I believe the official wording on a ballot should lay out the facts. Whether these initiatives represent a tax increase is a matter of spin. What the money will be used for is a matter of positioning.
Clearly, the governor and most of the state legislature want our money. Fine. But at least on the ballot, the facts should be front-and-center; not buried at the end of the descriptions.
Thomas Ryan, Parker
Race and schools
Re: “Cherry Creek School District’s talks on race,” Oct. 20 Open Forum.
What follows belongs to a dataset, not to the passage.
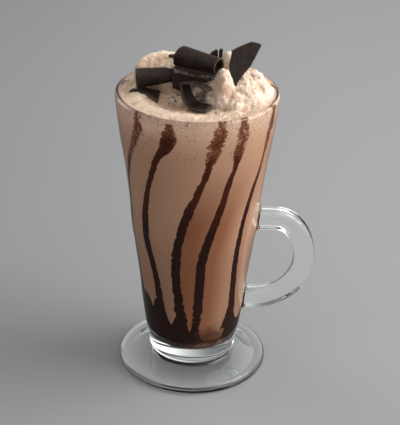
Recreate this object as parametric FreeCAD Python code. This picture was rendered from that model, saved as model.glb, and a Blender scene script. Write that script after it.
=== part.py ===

Gil Caldwell writes that we should talk more about race. Caldwell offers a race-based teaching that white people should be less self-centered and people of color should be more willing to alert white people of this shortcoming. Martin Luther King has a different message. King taught that people should be judged not by the color of their skin but by the content of their character.
The No. 1 indicator of whether a child will grow up in poverty is not the color but the marital status of the mother. A majority of black babies in the U.S. are born to unwed mothers. It is time to start talking about morality.
Jim Jones, Parker
Bush as Nixon
Re: “Bush ripped Rove over CIA leak,” Oct. 20 news story
Let me get this straight: George Bush is not so angry with Rove about his role in discrediting Joseph Wilson by exposing his wife as a CIA undercover agent as he is with the “ham-handed” manner in which it was done. How Nixonian can this White House get?